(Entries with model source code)
#####
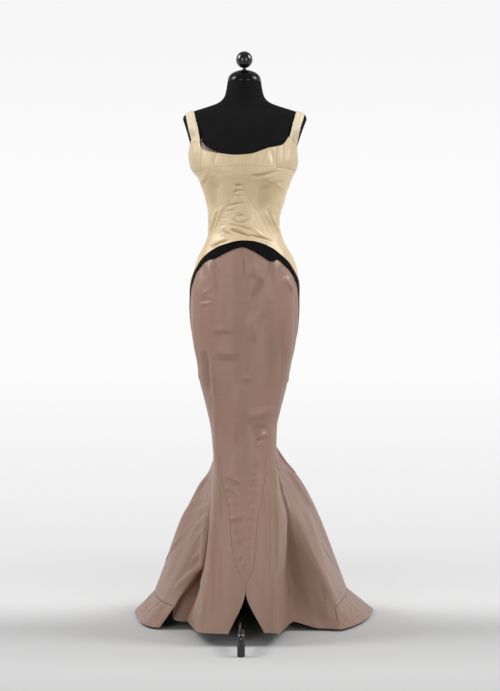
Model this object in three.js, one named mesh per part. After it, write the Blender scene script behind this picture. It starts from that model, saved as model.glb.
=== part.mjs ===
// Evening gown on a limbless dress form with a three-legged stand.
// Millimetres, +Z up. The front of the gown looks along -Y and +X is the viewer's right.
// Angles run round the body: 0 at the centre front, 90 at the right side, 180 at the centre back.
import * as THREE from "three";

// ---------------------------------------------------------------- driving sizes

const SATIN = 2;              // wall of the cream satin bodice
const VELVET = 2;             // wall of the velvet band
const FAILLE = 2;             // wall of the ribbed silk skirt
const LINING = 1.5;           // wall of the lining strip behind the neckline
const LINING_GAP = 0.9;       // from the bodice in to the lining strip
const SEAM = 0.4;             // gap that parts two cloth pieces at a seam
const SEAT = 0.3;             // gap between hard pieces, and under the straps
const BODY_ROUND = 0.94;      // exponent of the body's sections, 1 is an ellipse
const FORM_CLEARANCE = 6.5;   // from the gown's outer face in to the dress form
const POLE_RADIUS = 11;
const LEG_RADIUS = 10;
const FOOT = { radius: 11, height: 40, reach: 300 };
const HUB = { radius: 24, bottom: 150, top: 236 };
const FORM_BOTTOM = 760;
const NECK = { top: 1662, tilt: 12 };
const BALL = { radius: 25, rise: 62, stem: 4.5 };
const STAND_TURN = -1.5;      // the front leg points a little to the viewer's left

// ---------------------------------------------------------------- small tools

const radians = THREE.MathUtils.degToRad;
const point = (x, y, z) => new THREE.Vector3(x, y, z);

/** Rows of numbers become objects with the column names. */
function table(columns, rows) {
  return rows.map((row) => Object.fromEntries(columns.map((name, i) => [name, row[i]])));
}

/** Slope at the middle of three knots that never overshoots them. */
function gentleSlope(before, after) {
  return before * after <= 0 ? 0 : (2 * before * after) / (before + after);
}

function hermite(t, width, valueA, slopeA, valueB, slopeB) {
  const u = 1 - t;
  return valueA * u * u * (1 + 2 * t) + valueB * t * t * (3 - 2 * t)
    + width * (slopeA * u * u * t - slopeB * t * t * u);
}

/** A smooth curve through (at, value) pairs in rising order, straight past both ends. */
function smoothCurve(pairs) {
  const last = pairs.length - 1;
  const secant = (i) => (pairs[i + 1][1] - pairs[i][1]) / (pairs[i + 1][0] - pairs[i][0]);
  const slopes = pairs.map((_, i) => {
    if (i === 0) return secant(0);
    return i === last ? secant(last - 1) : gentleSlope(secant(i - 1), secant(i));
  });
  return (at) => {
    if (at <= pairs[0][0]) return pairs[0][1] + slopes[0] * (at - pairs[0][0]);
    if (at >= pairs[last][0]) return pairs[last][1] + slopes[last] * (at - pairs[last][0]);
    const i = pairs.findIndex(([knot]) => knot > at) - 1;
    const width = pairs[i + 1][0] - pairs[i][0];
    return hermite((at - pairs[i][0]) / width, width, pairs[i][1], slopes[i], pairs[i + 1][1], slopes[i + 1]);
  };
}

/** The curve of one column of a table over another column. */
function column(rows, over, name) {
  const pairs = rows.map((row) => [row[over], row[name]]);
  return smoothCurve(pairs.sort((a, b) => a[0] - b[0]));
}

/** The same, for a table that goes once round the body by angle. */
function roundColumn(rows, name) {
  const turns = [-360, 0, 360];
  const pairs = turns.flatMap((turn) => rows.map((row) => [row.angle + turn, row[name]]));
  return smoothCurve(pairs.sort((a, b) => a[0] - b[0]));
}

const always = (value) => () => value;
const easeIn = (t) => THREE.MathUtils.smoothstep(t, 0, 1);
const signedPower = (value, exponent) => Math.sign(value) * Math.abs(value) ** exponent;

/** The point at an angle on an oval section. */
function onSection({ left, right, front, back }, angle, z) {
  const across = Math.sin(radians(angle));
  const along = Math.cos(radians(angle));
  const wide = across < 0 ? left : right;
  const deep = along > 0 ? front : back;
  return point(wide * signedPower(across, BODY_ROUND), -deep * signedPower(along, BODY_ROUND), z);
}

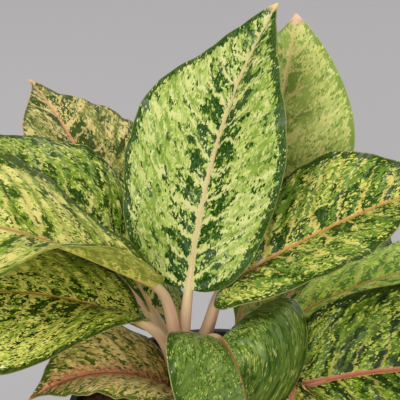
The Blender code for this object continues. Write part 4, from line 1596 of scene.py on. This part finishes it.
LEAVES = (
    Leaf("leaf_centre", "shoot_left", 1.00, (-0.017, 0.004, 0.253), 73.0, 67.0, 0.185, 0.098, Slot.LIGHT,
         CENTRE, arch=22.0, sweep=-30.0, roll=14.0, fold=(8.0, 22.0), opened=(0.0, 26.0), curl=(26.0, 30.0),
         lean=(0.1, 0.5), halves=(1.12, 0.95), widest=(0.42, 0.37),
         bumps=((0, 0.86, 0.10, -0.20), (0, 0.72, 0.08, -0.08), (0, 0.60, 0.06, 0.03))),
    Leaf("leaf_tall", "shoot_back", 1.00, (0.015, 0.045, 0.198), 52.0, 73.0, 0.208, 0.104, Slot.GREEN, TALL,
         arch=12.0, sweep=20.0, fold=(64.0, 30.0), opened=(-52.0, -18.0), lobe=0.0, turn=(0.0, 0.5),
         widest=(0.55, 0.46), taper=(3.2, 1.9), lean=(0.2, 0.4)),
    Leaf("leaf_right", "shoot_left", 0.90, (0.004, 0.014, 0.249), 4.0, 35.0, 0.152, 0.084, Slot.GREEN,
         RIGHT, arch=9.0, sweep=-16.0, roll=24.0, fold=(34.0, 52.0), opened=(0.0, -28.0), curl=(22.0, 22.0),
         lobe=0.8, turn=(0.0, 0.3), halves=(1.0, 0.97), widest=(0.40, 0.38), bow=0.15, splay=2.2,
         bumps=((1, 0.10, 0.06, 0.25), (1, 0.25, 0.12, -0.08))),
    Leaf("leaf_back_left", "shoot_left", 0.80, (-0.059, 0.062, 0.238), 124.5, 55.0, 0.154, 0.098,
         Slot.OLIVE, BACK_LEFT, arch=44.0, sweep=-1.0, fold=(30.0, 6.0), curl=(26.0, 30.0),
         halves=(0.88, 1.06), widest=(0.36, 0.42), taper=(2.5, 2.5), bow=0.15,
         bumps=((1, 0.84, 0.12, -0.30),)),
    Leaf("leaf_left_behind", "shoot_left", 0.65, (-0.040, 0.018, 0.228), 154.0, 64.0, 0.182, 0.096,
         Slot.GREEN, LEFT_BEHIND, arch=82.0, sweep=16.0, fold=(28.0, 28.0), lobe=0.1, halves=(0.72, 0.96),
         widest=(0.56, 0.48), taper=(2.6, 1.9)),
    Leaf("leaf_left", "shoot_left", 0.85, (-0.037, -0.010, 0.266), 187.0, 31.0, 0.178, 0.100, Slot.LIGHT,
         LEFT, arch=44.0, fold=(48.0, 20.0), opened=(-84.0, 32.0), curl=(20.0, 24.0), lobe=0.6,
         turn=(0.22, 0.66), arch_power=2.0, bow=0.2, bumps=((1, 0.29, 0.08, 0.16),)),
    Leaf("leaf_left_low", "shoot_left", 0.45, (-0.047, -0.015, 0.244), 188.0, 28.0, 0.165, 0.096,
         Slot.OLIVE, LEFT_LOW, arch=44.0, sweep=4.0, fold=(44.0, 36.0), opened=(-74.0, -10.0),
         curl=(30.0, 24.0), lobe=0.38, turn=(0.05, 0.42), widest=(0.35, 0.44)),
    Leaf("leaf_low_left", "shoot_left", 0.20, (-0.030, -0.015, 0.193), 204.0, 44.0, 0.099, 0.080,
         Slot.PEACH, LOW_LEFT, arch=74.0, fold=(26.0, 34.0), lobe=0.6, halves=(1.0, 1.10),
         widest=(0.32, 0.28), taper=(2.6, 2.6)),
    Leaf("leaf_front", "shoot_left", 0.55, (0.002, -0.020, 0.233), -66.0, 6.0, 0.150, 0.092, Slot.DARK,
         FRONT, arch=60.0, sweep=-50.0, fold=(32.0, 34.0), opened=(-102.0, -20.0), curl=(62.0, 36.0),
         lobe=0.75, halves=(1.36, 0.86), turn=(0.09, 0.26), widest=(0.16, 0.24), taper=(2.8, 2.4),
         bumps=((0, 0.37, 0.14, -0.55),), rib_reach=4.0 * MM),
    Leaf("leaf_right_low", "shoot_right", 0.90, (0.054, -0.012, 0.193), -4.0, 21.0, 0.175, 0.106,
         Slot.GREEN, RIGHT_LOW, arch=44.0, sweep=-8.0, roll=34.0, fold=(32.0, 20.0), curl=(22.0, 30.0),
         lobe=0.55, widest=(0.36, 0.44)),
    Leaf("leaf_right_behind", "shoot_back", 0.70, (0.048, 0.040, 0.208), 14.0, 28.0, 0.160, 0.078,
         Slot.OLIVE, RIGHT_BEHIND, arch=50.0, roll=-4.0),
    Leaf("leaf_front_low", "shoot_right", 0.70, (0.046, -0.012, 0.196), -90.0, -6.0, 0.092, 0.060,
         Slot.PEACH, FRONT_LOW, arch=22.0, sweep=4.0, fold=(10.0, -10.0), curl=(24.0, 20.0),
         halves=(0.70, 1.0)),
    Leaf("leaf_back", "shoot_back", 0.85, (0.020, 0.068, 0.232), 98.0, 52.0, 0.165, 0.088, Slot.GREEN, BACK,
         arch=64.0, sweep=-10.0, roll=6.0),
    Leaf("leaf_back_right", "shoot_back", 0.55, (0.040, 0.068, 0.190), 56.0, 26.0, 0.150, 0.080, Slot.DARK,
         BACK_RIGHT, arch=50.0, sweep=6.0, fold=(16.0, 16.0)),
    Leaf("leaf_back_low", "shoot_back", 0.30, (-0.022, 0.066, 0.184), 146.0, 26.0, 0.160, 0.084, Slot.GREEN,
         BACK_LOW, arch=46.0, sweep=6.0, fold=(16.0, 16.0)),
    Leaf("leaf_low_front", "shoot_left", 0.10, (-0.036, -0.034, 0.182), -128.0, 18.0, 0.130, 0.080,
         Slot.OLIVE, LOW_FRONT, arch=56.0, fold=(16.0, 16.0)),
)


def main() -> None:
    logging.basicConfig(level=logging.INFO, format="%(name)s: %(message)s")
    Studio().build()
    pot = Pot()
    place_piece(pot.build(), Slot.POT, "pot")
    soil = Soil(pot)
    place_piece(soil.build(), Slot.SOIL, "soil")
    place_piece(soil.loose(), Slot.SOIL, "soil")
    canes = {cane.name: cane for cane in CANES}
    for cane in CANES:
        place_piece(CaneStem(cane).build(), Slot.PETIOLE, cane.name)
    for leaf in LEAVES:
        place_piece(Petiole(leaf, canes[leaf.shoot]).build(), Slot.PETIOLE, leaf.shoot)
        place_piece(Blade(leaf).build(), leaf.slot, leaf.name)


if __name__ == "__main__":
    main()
#####
Report how many lines contain "Blender". Give nothing but the number.

2